In the tradition of classic martial arts movies, The Protector delivers the adequate amount of bone-crushing blows and introduces America to a new kung-fu master, Tony Jaa.


Of course, the plot is just an excuse to set up the fight scenes. In this case, it revolves around a Thai farmer and martial arts expert, Kham (Tony Jaa), who lives a peaceful existence, surrounded by a family of elephants he"s grown up with. When a ruthless gang kills Kham"s dad, pinches two of his beloved elephants and smuggles them to Sydney, Australia (to do god knows what with them), Kham immediately springs into ass-kicking mode and goes Down Under to get them back. Despite the help of Sergeant Mark (Petchthai Wongkamlao), a Thai policeman, and Pla (Bongkot Kongmalai), a Thai girl forced into modern day slavery, the going gets tough for our friend. But the moral of this story is if you steal a kung-fu master"s elephants, you WILL have your legs broken. Period.


Bruce Lee. Jackie Chan. Jet Li. And now Tony Jaa, a martial arts connoisseur from Thailand, whose debut in the Thai film Ong Bak put him on the map. The Thai fighter offers something slightly new to the genre, combining an ancient boxing art known as Muay Thai or the "Science of 8 Limbs" with expert sword fighting and gymnastics. It"s truly something to behold, especially since he does all the work. Even if he lacks Chan"s charm or Li"s intense dramatic skills, Jaa is poised to claim the crown as the new master of the chop-socky. The rest of the cast are merely window-dressing with one stand out—Madam Rose (Xing Jing), the head of the international crime syndicate. She"s such a meeeean lady.

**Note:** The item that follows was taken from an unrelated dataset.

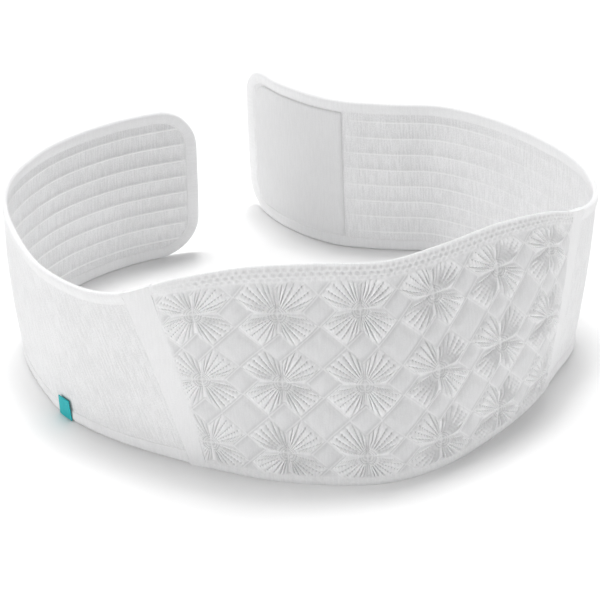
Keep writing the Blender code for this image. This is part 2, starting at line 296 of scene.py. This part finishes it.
# The quilted panel. Its lattice is counted in pitches from the first flower of the lowest row,
# and is drawn level: the cloth layer holds its height until it is trimmed.
quilt = {
    "pitch": 57.8,
    "columns": 6,
    "rows": 3,
    "middle": 601,
    "skew": 3.7,  # how far the columns drift along the belt in one row
    "bottom": -0.45,
    "top": 2.55,
    "bottomCut": -0.33,  # between the cuts lie the flowers, and outside them the dimpled borders
    "topCut": 2.36,
    "smallDiamond": 0.2,
    "largeDiamond": 0.3,
    "ribs": (2, 4, 2),  # a petal's ribs that end on its three outer sides
    "ribStations": (0, 0.13, 0.5, 0.87),
    "heart": 0.045,
    "heartHeight": 0.4,
    "arcStep": 0.0155,
    "arcs": 5,
    "arcRise": 0.55,
    "arcMark": 0.45,
    "stitches": 16,
    "holeDip": 0.5,
    "stitchRise": 0.25,
    "dotsEnd": 0.8,  # the grooves' holes run together near here, from 0 level to 1 upright
    "stitchMark": 0.9,
    # Marks below zero paint shade: in needle holes, grooves, flower seams, channel ridges and the low diamonds
    "holeShade": -0.8,
    "grooveShade": -0.2,
    "seamShade": -0.4,
    "ridgeShade": -0.05,
    "uprightMark": 0.7,  # the thread along a flower's upright seam is lighter
    "diamondShade": -0.2,
    "fainter": 0.45,  # the painted shade of the channels that fall to the right, beside that of those that rise
    "levelFainter": 0.25,
    "seamDip": 0.7,
    "channel": 0.016,
    "channelRidge": 0.45,
    "narrower": 0.008,  # how much nearer the seams stand in the channels that fall to the right
    "petalRise": 2.8,
    "petalSpan": 0.075,
    "diamondRise": 2.0,
    "diamondSpan": 0.13,
    "rounding": 0.024,
    "lens": 0.018,
    "uprightSeam": 1.7,  # how much steeper the pads fall to a flower's upright seam
    "levelSeam": 0.022,
    "ribDip": 0.65,
    "unevenness": 0.2,
    "wobble": ((1.3, 0.012), (5.0, 0.004)),  # how seams wander: waves to a pitch, and how far
    "slips": ((1, 0.8, -0.07), (5, 0.7, 0.065)),
    "cutHeight": 0.3,
    "fade": 0.05,
    "faint": {"leftSeam": (0.45, 1.0), "rightSeam": (0.6, 0.5)},
}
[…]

The Protector actually seems a bit nostalgic for the days of such Bruce Lee classics as Enter the Dragon and Fist of Fury. With a sparse storyline, really bad dialogue and dubbed lines, Protector fits right in. But that"s not what you"re seeing this movie for. It"s about the fighting, and director Prachya Pinkaew (Ong Bak) frames his muse in one highly choreographed, elaborate sequence after another. The best is probably in the lair of Madame Rose. Once Kham breaks in—and discovers the fate of one of his elephants—he then becomes a one-man limb-breaking machine. Protector is rated R, not so much for blood and gore, but perhaps for the hundreds of times you hear bones being crunched. Ouch.

Bottom Line rated this film 2 1/2 stars.